• DATASET EXTRACT
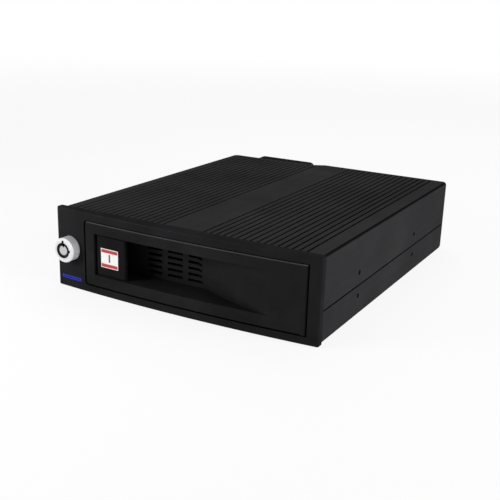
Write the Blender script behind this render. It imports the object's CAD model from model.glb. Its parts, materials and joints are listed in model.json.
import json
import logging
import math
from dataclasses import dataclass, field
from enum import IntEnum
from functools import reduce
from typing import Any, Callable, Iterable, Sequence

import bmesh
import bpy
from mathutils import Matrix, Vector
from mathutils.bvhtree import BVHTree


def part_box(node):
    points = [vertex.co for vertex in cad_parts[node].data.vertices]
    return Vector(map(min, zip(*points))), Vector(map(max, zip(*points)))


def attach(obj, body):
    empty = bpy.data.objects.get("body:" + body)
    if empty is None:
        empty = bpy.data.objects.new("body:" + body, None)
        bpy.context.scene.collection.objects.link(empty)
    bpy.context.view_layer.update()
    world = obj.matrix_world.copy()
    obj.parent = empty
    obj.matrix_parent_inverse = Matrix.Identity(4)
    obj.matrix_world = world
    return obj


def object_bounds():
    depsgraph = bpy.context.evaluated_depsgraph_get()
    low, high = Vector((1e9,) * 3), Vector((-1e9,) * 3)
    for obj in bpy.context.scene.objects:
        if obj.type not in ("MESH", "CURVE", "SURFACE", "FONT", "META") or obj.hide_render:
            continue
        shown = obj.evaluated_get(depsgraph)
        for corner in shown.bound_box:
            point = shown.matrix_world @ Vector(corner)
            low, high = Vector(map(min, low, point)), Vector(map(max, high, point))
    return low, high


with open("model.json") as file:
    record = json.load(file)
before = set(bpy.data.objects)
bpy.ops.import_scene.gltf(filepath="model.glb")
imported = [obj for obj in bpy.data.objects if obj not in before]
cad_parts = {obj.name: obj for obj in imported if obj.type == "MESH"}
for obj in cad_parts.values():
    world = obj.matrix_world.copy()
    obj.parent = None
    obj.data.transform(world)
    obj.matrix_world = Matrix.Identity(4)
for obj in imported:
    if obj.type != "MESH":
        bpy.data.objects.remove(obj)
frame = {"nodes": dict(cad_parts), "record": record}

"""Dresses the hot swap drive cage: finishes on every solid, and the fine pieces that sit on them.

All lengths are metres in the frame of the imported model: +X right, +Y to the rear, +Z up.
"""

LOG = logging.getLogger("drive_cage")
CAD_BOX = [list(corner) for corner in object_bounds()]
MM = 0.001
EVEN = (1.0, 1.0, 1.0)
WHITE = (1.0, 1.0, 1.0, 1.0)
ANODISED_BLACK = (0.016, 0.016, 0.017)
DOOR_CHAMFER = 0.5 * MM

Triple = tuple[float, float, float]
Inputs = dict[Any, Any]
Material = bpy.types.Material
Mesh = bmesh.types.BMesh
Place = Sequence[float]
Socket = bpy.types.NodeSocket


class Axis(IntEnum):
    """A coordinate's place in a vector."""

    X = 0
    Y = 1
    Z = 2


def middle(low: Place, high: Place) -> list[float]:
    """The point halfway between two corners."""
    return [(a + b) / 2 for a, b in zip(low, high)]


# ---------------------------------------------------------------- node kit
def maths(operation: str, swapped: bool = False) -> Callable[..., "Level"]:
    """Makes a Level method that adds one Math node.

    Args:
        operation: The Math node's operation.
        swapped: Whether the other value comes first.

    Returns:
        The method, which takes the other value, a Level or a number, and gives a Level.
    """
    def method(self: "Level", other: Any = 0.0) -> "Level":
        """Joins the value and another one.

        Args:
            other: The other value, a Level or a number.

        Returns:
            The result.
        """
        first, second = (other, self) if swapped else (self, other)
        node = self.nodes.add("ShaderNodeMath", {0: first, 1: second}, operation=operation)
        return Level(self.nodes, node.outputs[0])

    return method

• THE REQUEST
Repeat the material above in full, quoting it exactly.

• WRITTEN SOLUTION
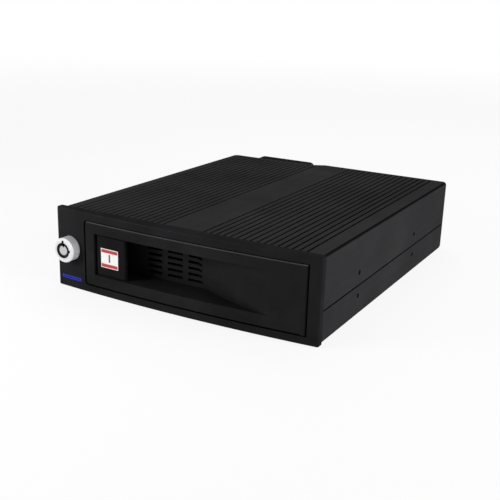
Write the Blender script behind this render. It imports the object's CAD model from model.glb. Its parts, materials and joints are listed in model.json.
import json
import logging
import math
from dataclasses import dataclass, field
from enum import IntEnum
from functools import reduce
from typing import Any, Callable, Iterable, Sequence

import bmesh
import bpy
from mathutils import Matrix, Vector
from mathutils.bvhtree import BVHTree


def part_box(node):
    points = [vertex.co for vertex in cad_parts[node].data.vertices]
    return Vector(map(min, zip(*points))), Vector(map(max, zip(*points)))


def attach(obj, body):
    empty = bpy.data.objects.get("body:" + body)
    if empty is None:
        empty = bpy.data.objects.new("body:" + body, None)
        bpy.context.scene.collection.objects.link(empty)
    bpy.context.view_layer.update()
    world = obj.matrix_world.copy()
    obj.parent = empty
    obj.matrix_parent_inverse = Matrix.Identity(4)
    obj.matrix_world = world
    return obj


def object_bounds():
    depsgraph = bpy.context.evaluated_depsgraph_get()
    low, high = Vector((1e9,) * 3), Vector((-1e9,) * 3)
    for obj in bpy.context.scene.objects:
        if obj.type not in ("MESH", "CURVE", "SURFACE", "FONT", "META") or obj.hide_render:
            continue
        shown = obj.evaluated_get(depsgraph)
        for corner in shown.bound_box:
            point = shown.matrix_world @ Vector(corner)
            low, high = Vector(map(min, low, point)), Vector(map(max, high, point))
    return low, high


with open("model.json") as file:
    record = json.load(file)
before = set(bpy.data.objects)
bpy.ops.import_scene.gltf(filepath="model.glb")
imported = [obj for obj in bpy.data.objects if obj not in before]
cad_parts = {obj.name: obj for obj in imported if obj.type == "MESH"}
for obj in cad_parts.values():
    world = obj.matrix_world.copy()
    obj.parent = None
    obj.data.transform(world)
    obj.matrix_world = Matrix.Identity(4)
for obj in imported:
    if obj.type != "MESH":
        bpy.data.objects.remove(obj)
frame = {"nodes": dict(cad_parts), "record": record}

"""Dresses the hot swap drive cage: finishes on every solid, and the fine pieces that sit on them.

All lengths are metres in the frame of the imported model: +X right, +Y to the rear, +Z up.
"""

LOG = logging.getLogger("drive_cage")
CAD_BOX = [list(corner) for corner in object_bounds()]
MM = 0.001
EVEN = (1.0, 1.0, 1.0)
WHITE = (1.0, 1.0, 1.0, 1.0)
ANODISED_BLACK = (0.016, 0.016, 0.017)
DOOR_CHAMFER = 0.5 * MM

Triple = tuple[float, float, float]
Inputs = dict[Any, Any]
Material = bpy.types.Material
Mesh = bmesh.types.BMesh
Place = Sequence[float]
Socket = bpy.types.NodeSocket


class Axis(IntEnum):
    """A coordinate's place in a vector."""

    X = 0
    Y = 1
    Z = 2


def middle(low: Place, high: Place) -> list[float]:
    """The point halfway between two corners."""
    return [(a + b) / 2 for a, b in zip(low, high)]


# ---------------------------------------------------------------- node kit
def maths(operation: str, swapped: bool = False) -> Callable[..., "Level"]:
    """Makes a Level method that adds one Math node.

    Args:
        operation: The Math node's operation.
        swapped: Whether the other value comes first.

    Returns:
        The method, which takes the other value, a Level or a number, and gives a Level.
    """
    def method(self: "Level", other: Any = 0.0) -> "Level":
        """Joins the value and another one.

        Args:
            other: The other value, a Level or a number.

        Returns:
            The result.
        """
        first, second = (other, self) if swapped else (self, other)
        node = self.nodes.add("ShaderNodeMath", {0: first, 1: second}, operation=operation)
        return Level(self.nodes, node.outputs[0])

    return method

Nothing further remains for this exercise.